Le paradoxe est d'une flagrance inouïe. L'Aïd, jour de piété, de ressaisissement et de réaffirmation des consciences, a offert cette année encore deux images parallèles dissemblables pour en dire long sur une irrationalité nationale dont aucune tronçonneuse ne viendrait à bout. La pléthore des maisons du culte offrait d'un côté un achalandage de civilités et de correction à toute épreuve, mais les rues et les boulevards se sont parés de montagnes et d'immondices et d'ordures à couper la respiration à toute logique.

Le problème du ramassage des ordures ne date pas d'aujourd'hui et il reste le premier témoin des degrés d'avancée, de progrès et de civilisation d'une cité et offre l'une des premières cartes de visite d'un peuple et d'un pays. Au même titre que le décompte des mosquées, il est révélateur de l'état d'esprit d'une population et de ses dirigeants et quand les deux ne font pas bon ménage, il devient évident que la gouvernance bat de l'aile. Dans ce flagrant désordre parmi d'autres, les citadins n'y sont pour rien et l'absence de sa prise en charge par ceux censés lui apporter une solution rationnelle n'est pas seulement un indicatif d'un désagrément conjoncturel mais bien un symbole hautement significatif soit d'un laisser-aller coupable, soit d'une incompétence criarde. Dans les deux cas, l'infantilisme et le dérèglement de la pensée crèvent les yeux et le spectacle est désopilant.

Il faut donc donner raison à ces habitants d'un quartier de Tlemcen qui de guerre lasse il y a un temps avaient décidé d'un commun accord de déposer leurs ordures devant la résidence du wali pour voir aussitôt le problème du ramassage résolu.

Il est en effet inadmissible de fourrer des centaines de milliards de dinars dans des édifices pour un douteux prestige et une foi d'apparat ici et là et un peu partout et ne pas être capable de gérer des poubelles d'ordures.

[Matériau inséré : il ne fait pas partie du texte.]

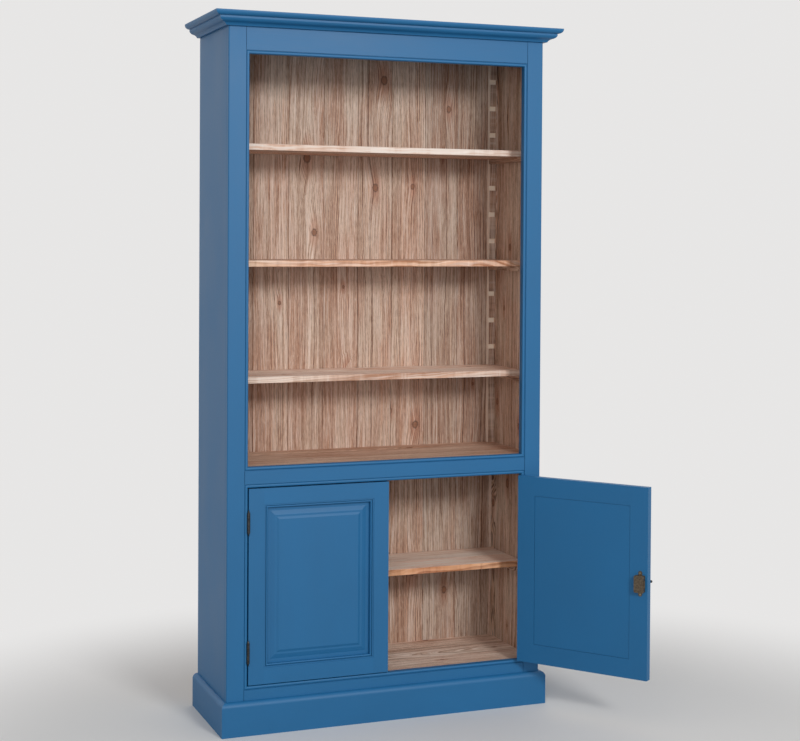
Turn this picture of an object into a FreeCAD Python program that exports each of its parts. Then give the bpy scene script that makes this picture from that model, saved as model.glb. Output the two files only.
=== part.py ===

En fait, ce qui ressemble faussement à une damnation ne date pas d'aujourd'hui. Elle a commencé depuis plus de cinquante ans quand la noblesse de l'intelligence a été forcée de prendre une douche à l'acide. Ceux qui avaient la faculté de la création et de l'imagination positive ont été contraints de pousser leur juste vision à sa propre incinération.